■ **Required task**: Write out all of the data without omission, exactly as shown.

■ **Stored data**:
* Start *

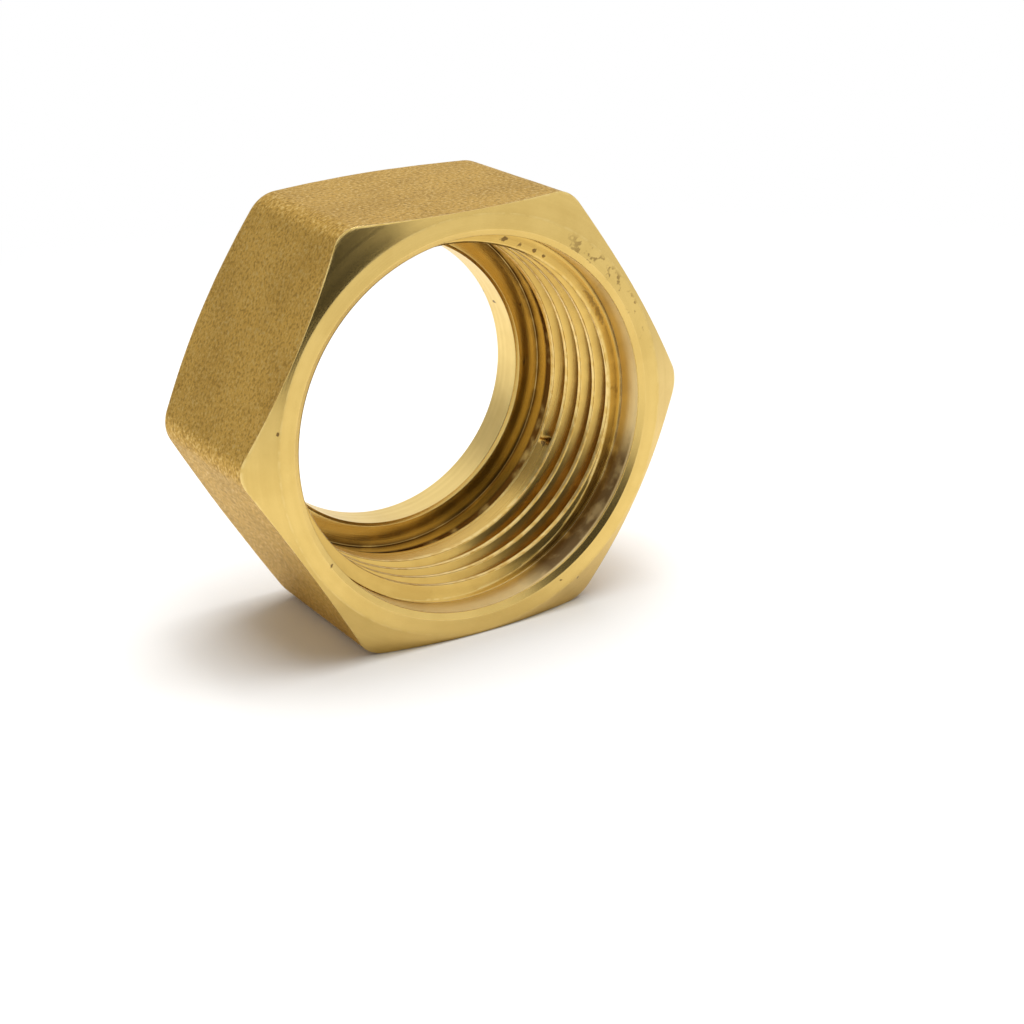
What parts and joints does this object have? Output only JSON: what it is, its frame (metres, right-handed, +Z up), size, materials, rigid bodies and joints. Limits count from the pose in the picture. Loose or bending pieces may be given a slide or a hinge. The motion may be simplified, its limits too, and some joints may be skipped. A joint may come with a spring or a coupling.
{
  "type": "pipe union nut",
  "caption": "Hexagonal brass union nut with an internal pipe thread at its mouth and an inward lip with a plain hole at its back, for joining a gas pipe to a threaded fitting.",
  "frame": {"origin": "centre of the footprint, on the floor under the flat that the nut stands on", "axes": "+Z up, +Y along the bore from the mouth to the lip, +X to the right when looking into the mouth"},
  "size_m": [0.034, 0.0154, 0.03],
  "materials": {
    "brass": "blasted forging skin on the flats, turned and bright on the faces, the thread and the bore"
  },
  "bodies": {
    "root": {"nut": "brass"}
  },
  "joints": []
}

* End *

■ **Result for this exercise**:
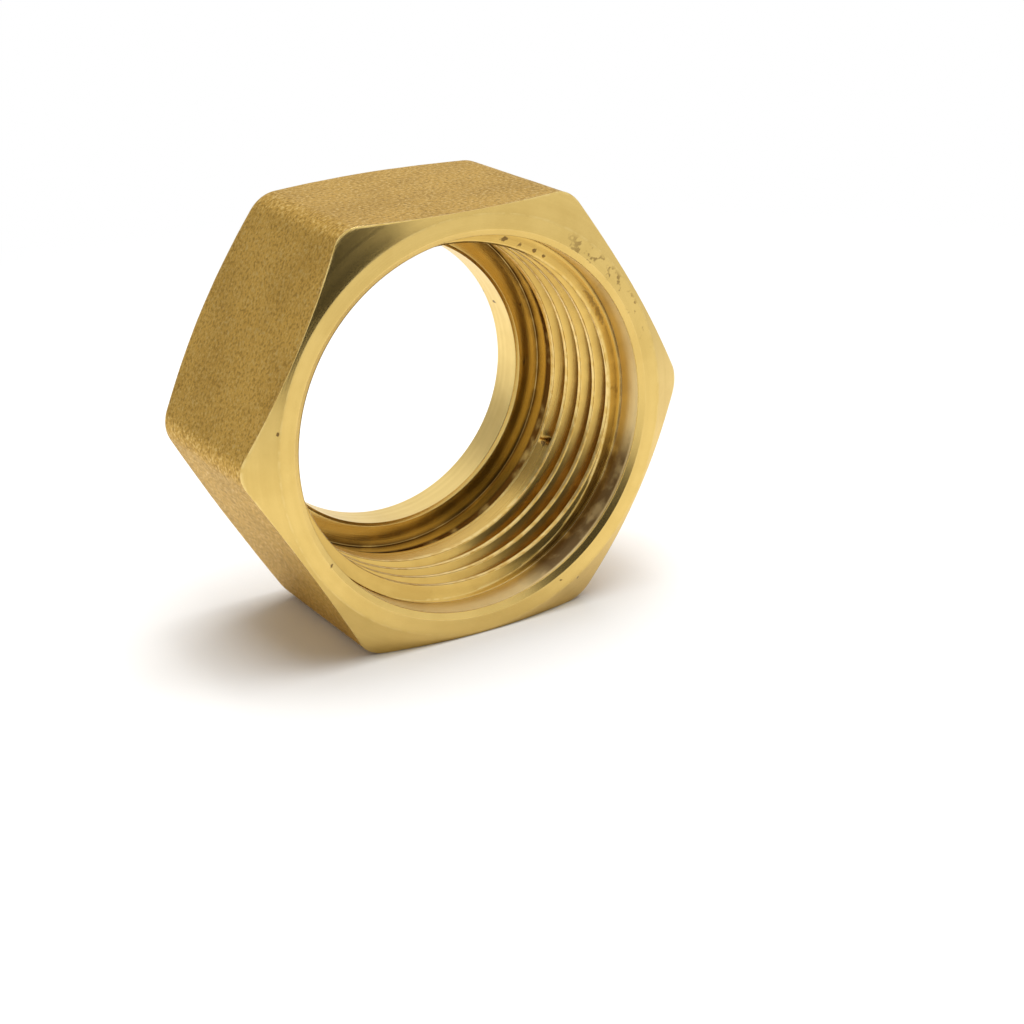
What parts and joints does this object have? Output only JSON: what it is, its frame (metres, right-handed, +Z up), size, materials, rigid bodies and joints. Limits count from the pose in the picture. Loose or bending pieces may be given a slide or a hinge. The motion may be simplified, its limits too, and some joints may be skipped. A joint may come with a spring or a coupling.
{
  "type": "pipe union nut",
  "caption": "Hexagonal brass union nut with an internal pipe thread at its mouth and an inward lip with a plain hole at its back, for joining a gas pipe to a threaded fitting.",
  "frame": {"origin": "centre of the footprint, on the floor under the flat that the nut stands on", "axes": "+Z up, +Y along the bore from the mouth to the lip, +X to the right when looking into the mouth"},
  "size_m": [0.034, 0.0154, 0.03],
  "materials": {
    "brass": "blasted forging skin on the flats, turned and bright on the faces, the thread and the bore"
  },
  "bodies": {
    "root": {"nut": "brass"}
  },
  "joints": []
}